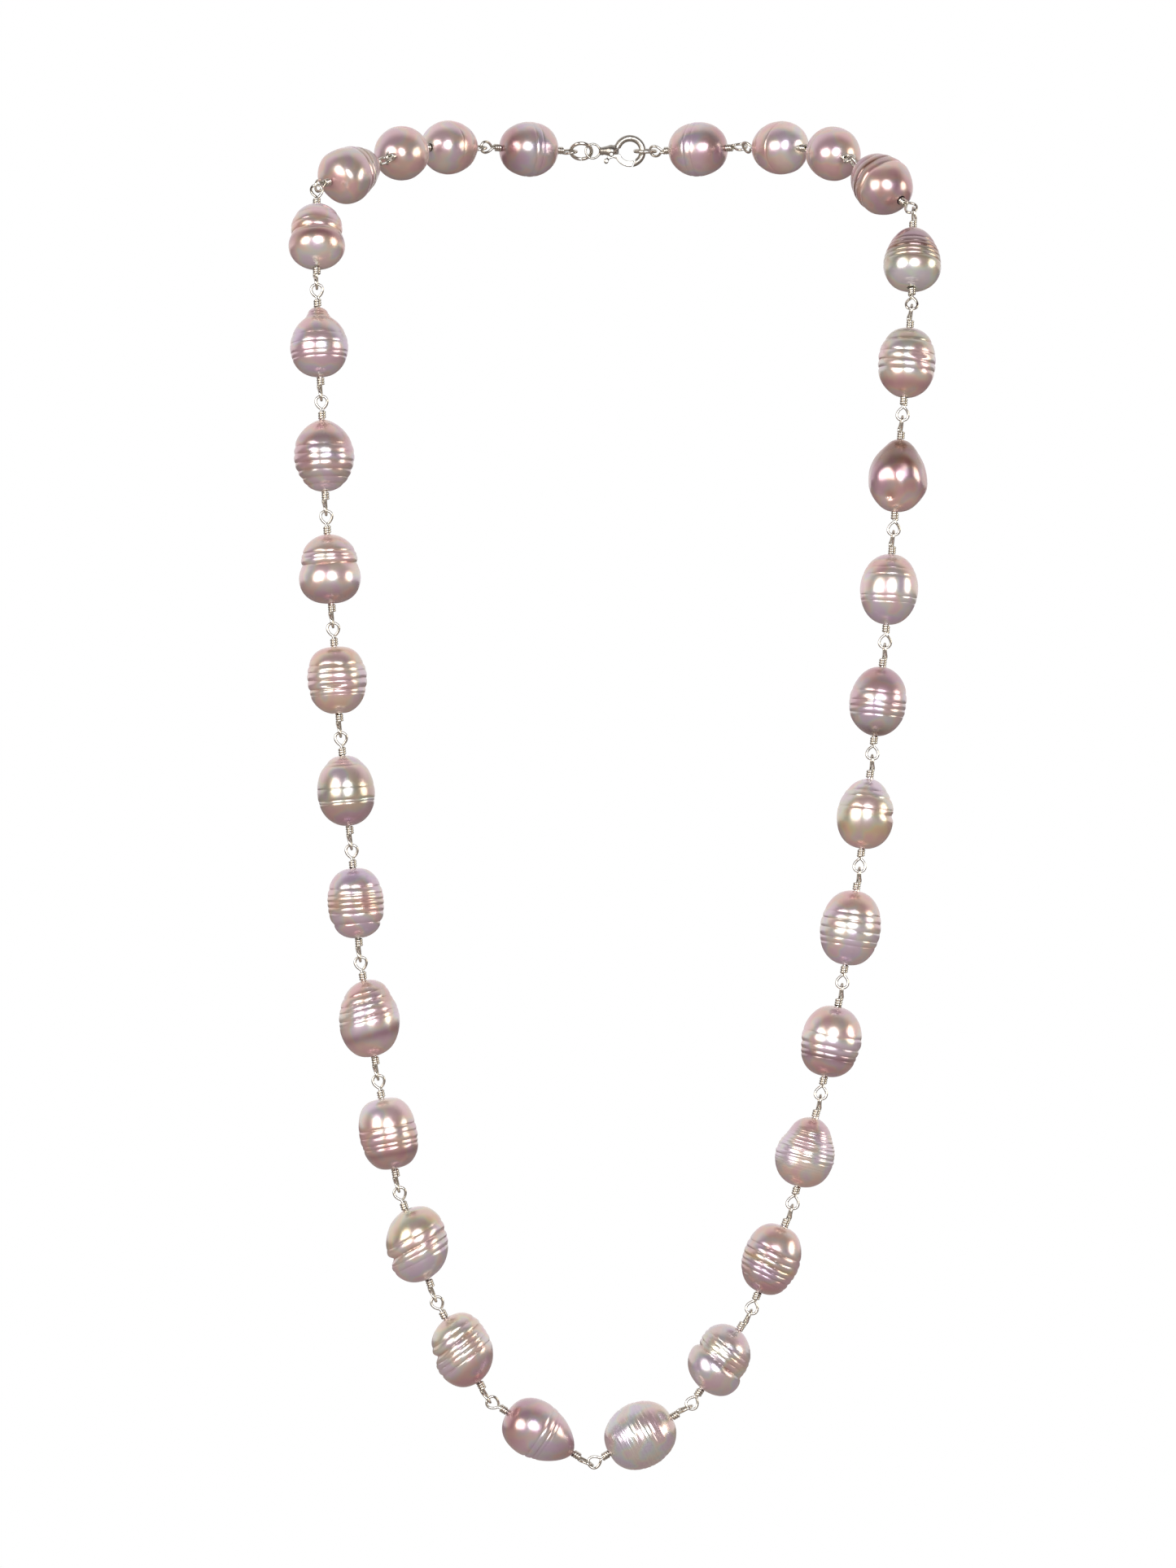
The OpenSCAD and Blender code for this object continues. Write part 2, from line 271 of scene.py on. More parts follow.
work_out(pearl_tree, v, [
    ("off", "SUBTRACT", "height", "Fine place"),
    ("off", "DIVIDE", "off", "Fine spread"),
    ("square", "MULTIPLY", "off", "off"),
    ("square", "MULTIPLY", "square", -1),
    ("fine_zone", "EXPONENT", "square"),
    ("fine", "SUBTRACT", "fine_noise", 0.5),
    ("fine", "MULTIPLY", "fine", 2),
    ("fine", "MULTIPLY", "fine", "Fine depth"),
    ("fine", "MULTIPLY", "fine", "fine_zone"),
    # The body is an ellipse, sharper or blunter at each end, with a taper. A second ellipse, the
    # lobe, is blended into it where the pearl has a knob or a waist.
    ("span", "SUBTRACT", "Body bottom", "Body top"),
    ("off", "ADD", "Body top", "Body bottom"),
    ("off", "MULTIPLY_ADD", "off", -0.5, "ring_height"),
    ("off", "MULTIPLY", "off", 2),
    ("off", "DIVIDE", "off", "span"),
    ("along", "MULTIPLY", "off", "off"),
    ("along", "SUBTRACT", 1, "along"),
    ("along", "MAXIMUM", "along", 0.0001),
    ("point", "SUBTRACT", "Bottom point", "Top point"),
    ("point", "MULTIPLY_ADD", "point", "height", "Top point"),
    ("point", "MULTIPLY", "point", 0.5),
    ("body", "POWER", "along", "point"),
    ("taper", "MULTIPLY_ADD", "Taper", "off", 1),
    ("taper_norm", "ABSOLUTE", "Taper"),
    ("taper_norm", "MULTIPLY_ADD", "taper_norm", 0.35, 1),
    ("body", "MULTIPLY", "body", "taper"),
    ("body", "DIVIDE", "body", "taper_norm"),
    ("body", "MULTIPLY", "body", "Width"),
    ("body", "MULTIPLY", "body", 0.5),
    ("span", "SUBTRACT", "Lobe bottom", "Lobe top"),
    ("off", "ADD", "Lobe top", "Lobe bottom"),
    ("off", "MULTIPLY_ADD", "off", -0.5, "ring_height"),
    ("off", "MULTIPLY", "off", 2),
    ("off", "DIVIDE", "off", "span"),
    ("along", "MULTIPLY", "off", "off"),
    ("along", "SUBTRACT", 1, "along"),
    ("along", "MAXIMUM", "along", 0),
    ("along", "SQRT", "along"),
    ("lobe", "MULTIPLY", "along", "Lobe width"),
    ("lobe", "MULTIPLY", "lobe", 0.5),
    ("body", "SMOOTH_MAX", "body", "lobe", "Lobe blend"),
    ("edge_fade", "MULTIPLY", "fullness", 1.8),
    ("edge_fade", "MINIMUM", "edge_fade", 1),
    ("lumps", "SUBTRACT", "lumps_noise", 0.5),
    ("lumps", "MULTIPLY", "lumps", "Lumps"),
    ("lumps", "MULTIPLY", "lumps", 4),
    ("grooves", "MULTIPLY", "grooves", "fade"),
    ("relief", "SUBTRACT", "lumps", "grooves"),
    ("relief", "ADD", "relief", "fine"),
    # One dent, scar or notch, wide round the pearl and low along it.
    ("across", "SUBTRACT", "turn", "Dent turn"),
    ("across", "DIVIDE", "across", 2),
    ("across", "SINE", "across"),
    ("across", "MULTIPLY", "across", "Width"),
    ("across", "DIVIDE", "across", "Dent width"),
    ("across", "MULTIPLY", "across", "across"),
    ("off", "SUBTRACT", "ring_height", "Dent place"),
    ("off", "MULTIPLY", "off", "Length"),
    ("off", "DIVIDE", "off", "Dent height"),
    ("off", "MULTIPLY_ADD", "off", "off", "across"),
    ("off", "MULTIPLY", "off", -1),
    ("dent", "EXPONENT", "off"),
    ("dent_depth", "MULTIPLY", "dent", "Dent depth"),
    ("relief", "SUBTRACT", "relief", "dent_depth"),
    ("radius", "MULTIPLY_ADD", "relief", "edge_fade", "body"),
    ("radius", "MAXIMUM", "radius", BORE_RADIUS),
    ("x", "MULTIPLY", "radius", "cos_turn"),
    ("y", "MULTIPLY", "radius", "sin_turn"),
    ("z", "MULTIPLY", "down", "Length"),
    ("z", "MULTIPLY", "z", 0.5)])
place = add_node(pearl_tree, "ShaderNodeCombineXYZ", [v["x"], v["y"], v["z"]])
place = add_node(pearl_tree, "ShaderNodeVectorMath", {0: place.outputs[0], "Scale": MM},
                 operation="SCALE")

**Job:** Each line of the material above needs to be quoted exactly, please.

**Answer to the exercise:**
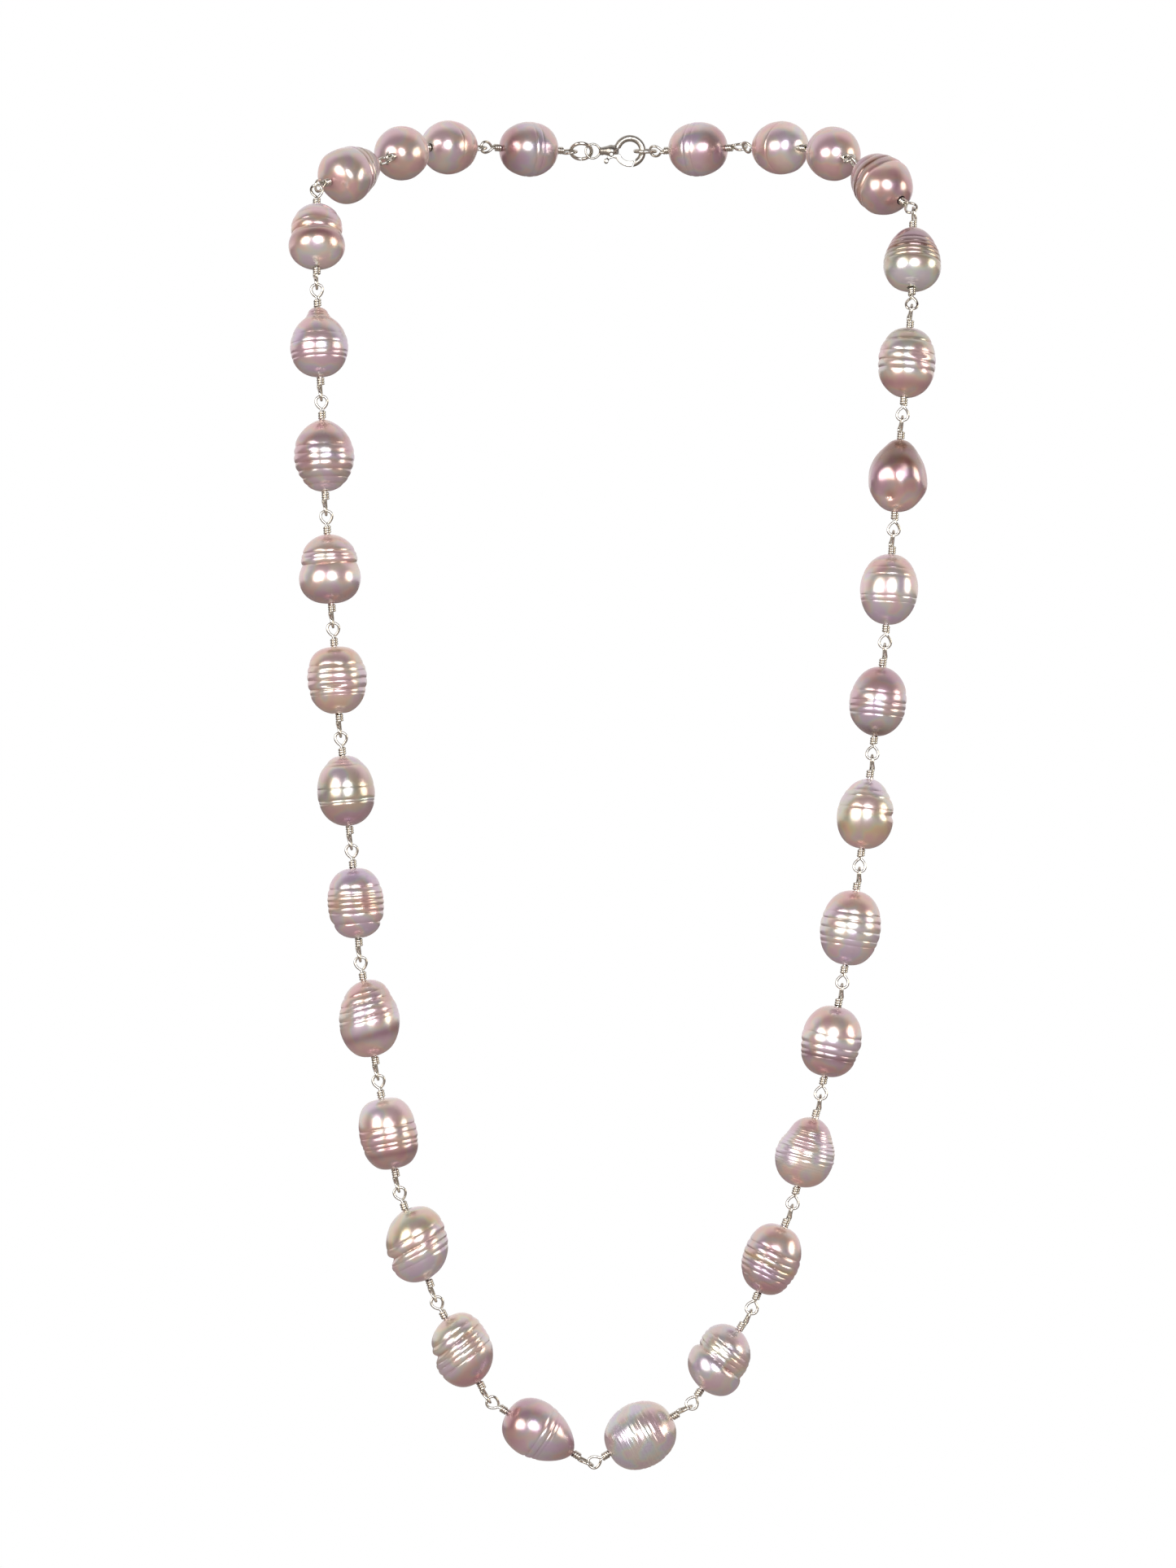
The OpenSCAD and Blender code for this object continues. Write part 2, from line 271 of scene.py on. More parts follow.
work_out(pearl_tree, v, [
    ("off", "SUBTRACT", "height", "Fine place"),
    ("off", "DIVIDE", "off", "Fine spread"),
    ("square", "MULTIPLY", "off", "off"),
    ("square", "MULTIPLY", "square", -1),
    ("fine_zone", "EXPONENT", "square"),
    ("fine", "SUBTRACT", "fine_noise", 0.5),
    ("fine", "MULTIPLY", "fine", 2),
    ("fine", "MULTIPLY", "fine", "Fine depth"),
    ("fine", "MULTIPLY", "fine", "fine_zone"),
    # The body is an ellipse, sharper or blunter at each end, with a taper. A second ellipse, the
    # lobe, is blended into it where the pearl has a knob or a waist.
    ("span", "SUBTRACT", "Body bottom", "Body top"),
    ("off", "ADD", "Body top", "Body bottom"),
    ("off", "MULTIPLY_ADD", "off", -0.5, "ring_height"),
    ("off", "MULTIPLY", "off", 2),
    ("off", "DIVIDE", "off", "span"),
    ("along", "MULTIPLY", "off", "off"),
    ("along", "SUBTRACT", 1, "along"),
    ("along", "MAXIMUM", "along", 0.0001),
    ("point", "SUBTRACT", "Bottom point", "Top point"),
    ("point", "MULTIPLY_ADD", "point", "height", "Top point"),
    ("point", "MULTIPLY", "point", 0.5),
    ("body", "POWER", "along", "point"),
    ("taper", "MULTIPLY_ADD", "Taper", "off", 1),
    ("taper_norm", "ABSOLUTE", "Taper"),
    ("taper_norm", "MULTIPLY_ADD", "taper_norm", 0.35, 1),
    ("body", "MULTIPLY", "body", "taper"),
    ("body", "DIVIDE", "body", "taper_norm"),
    ("body", "MULTIPLY", "body", "Width"),
    ("body", "MULTIPLY", "body", 0.5),
    ("span", "SUBTRACT", "Lobe bottom", "Lobe top"),
    ("off", "ADD", "Lobe top", "Lobe bottom"),
    ("off", "MULTIPLY_ADD", "off", -0.5, "ring_height"),
    ("off", "MULTIPLY", "off", 2),
    ("off", "DIVIDE", "off", "span"),
    ("along", "MULTIPLY", "off", "off"),
    ("along", "SUBTRACT", 1, "along"),
    ("along", "MAXIMUM", "along", 0),
    ("along", "SQRT", "along"),
    ("lobe", "MULTIPLY", "along", "Lobe width"),
    ("lobe", "MULTIPLY", "lobe", 0.5),
    ("body", "SMOOTH_MAX", "body", "lobe", "Lobe blend"),
    ("edge_fade", "MULTIPLY", "fullness", 1.8),
    ("edge_fade", "MINIMUM", "edge_fade", 1),
    ("lumps", "SUBTRACT", "lumps_noise", 0.5),
    ("lumps", "MULTIPLY", "lumps", "Lumps"),
    ("lumps", "MULTIPLY", "lumps", 4),
    ("grooves", "MULTIPLY", "grooves", "fade"),
    ("relief", "SUBTRACT", "lumps", "grooves"),
    ("relief", "ADD", "relief", "fine"),
    # One dent, scar or notch, wide round the pearl and low along it.
    ("across", "SUBTRACT", "turn", "Dent turn"),
    ("across", "DIVIDE", "across", 2),
    ("across", "SINE", "across"),
    ("across", "MULTIPLY", "across", "Width"),
    ("across", "DIVIDE", "across", "Dent width"),
    ("across", "MULTIPLY", "across", "across"),
    ("off", "SUBTRACT", "ring_height", "Dent place"),
    ("off", "MULTIPLY", "off", "Length"),
    ("off", "DIVIDE", "off", "Dent height"),
    ("off", "MULTIPLY_ADD", "off", "off", "across"),
    ("off", "MULTIPLY", "off", -1),
    ("dent", "EXPONENT", "off"),
    ("dent_depth", "MULTIPLY", "dent", "Dent depth"),
    ("relief", "SUBTRACT", "relief", "dent_depth"),
    ("radius", "MULTIPLY_ADD", "relief", "edge_fade", "body"),
    ("radius", "MAXIMUM", "radius", BORE_RADIUS),
    ("x", "MULTIPLY", "radius", "cos_turn"),
    ("y", "MULTIPLY", "radius", "sin_turn"),
    ("z", "MULTIPLY", "down", "Length"),
    ("z", "MULTIPLY", "z", 0.5)])
place = add_node(pearl_tree, "ShaderNodeCombineXYZ", [v["x"], v["y"], v["z"]])
place = add_node(pearl_tree, "ShaderNodeVectorMath", {0: place.outputs[0], "Scale": MM},
                 operation="SCALE")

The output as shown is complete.